Whereas prosecutors in Springfield and Franklin repeatedly mentioned the police department as an important factor in how they handled cases, prosecutors in Hazelton more often cited a juror pool and judges they felt favored defendants [H1, H3, H5, H9, HFG]. Prosecutors in Hazelton responsible for serious felonies reported adding charges to indictments to encourage defendants to take a plea offer. They defended stacking charges (“loading the deck”) on the basis of “pro-defendant judges” and a “defendant-friendly” juror pool that tended to mistrust police [HFG]. For example, in a drug deal turned non-fatal shooting, prosecutors charged the defendant with two charges. The elements were also met for a third, more serious charge, but they explained that they were confident the defendant would plead to one of two original charges, and they feared losing credibility with the liberal judge if they added too many charges. Due to inconsistent testimony between witnesses, prosecutors also believed that a local jury would “100 percent” return a not-guilty verdict if the case were taken to trial, so they offered a plea deal for deferred prosecution [HFG]. Given the liberal leanings of the local community, prosecutors in Hazelton were highly motivated to secure plea agreements to achieve their desired outcomes and would frequently charge with that goal in mind.
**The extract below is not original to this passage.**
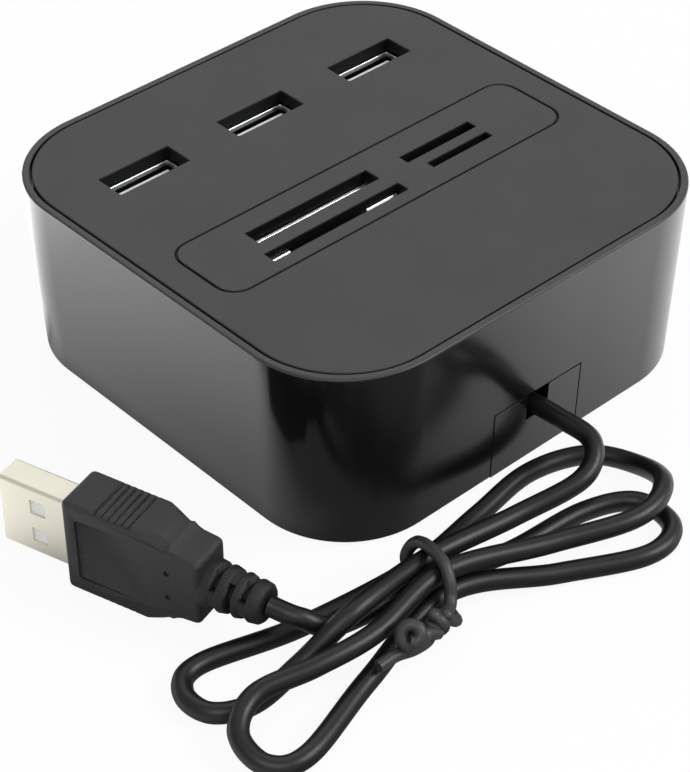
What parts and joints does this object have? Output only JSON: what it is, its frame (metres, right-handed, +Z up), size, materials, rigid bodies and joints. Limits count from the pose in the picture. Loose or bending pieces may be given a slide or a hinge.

Taken together, interviewees’ descriptions of their decision-making processes in the context of their workplaces highlight how there is variation, not only in how prosecutors evaluate the moral character of defendants, but also in case processing norms between jurisdictions. In all three jurisdictions, the court community context conditioned the degree to which prosecutors could enact their desired “end” for cases. Chief prosecutors, too, have a proximate influence on prosecutors’ work. Theoretically, they are able to moderate the impact of the court community on the discretion of their line prosecutors. However, in our research, they chose either to bend to the will of the local culture (as in Springfield) or defer to the discretion of their line staff (as in Hazelton and Franklin).

Discussion

Based on extensive interviews and focus groups with prosecutors in three mid-sized jurisdictions, we propose a model of prosecutorial charging decisions that integrates existing theoretical frameworks and identifies the mechanisms through which extralegal factors come to influence charging decisions. We find that prosecutors charged with an end in mind and determined that “end” through a process of defendant character construction. In prosecutors’ minds, the purpose of charging was to set the groundwork for getting a final disposition that fits, not just the crime, but the defendant. How prosecutors interpreted the available case facts, however, was related to their own identities and professional experiences. Further, the extent to which prosecutors felt empowered to carry out their desired outcome was conditioned by the priorities of the chief prosecutor and the local court community.

Theoretical contributions

Our charging model integrates existing theoretical frameworks to explain how prosecutors use their discretion at charging. This model moves beyond aggregation and elaboration to instead detail how the various factors described in the literature interact and build upon one another. For instance, while moral evaluations of defendants, drawing strongly upon criminal history, were predominant in interviews and focus groups, prosecutors’ identities served as lenses through which they interpreted case facts and determined appropriate dispositions for defendants. Further, as a backdrop to discretionary decision-making, the priorities of the chief prosecutor could heavily influence the extent to which prosecutors could make decisions based on their evaluation of defendants. A primary contribution of our work, therefore, lies in illustrating how prosecutors weave together varied considerations in selecting a charge.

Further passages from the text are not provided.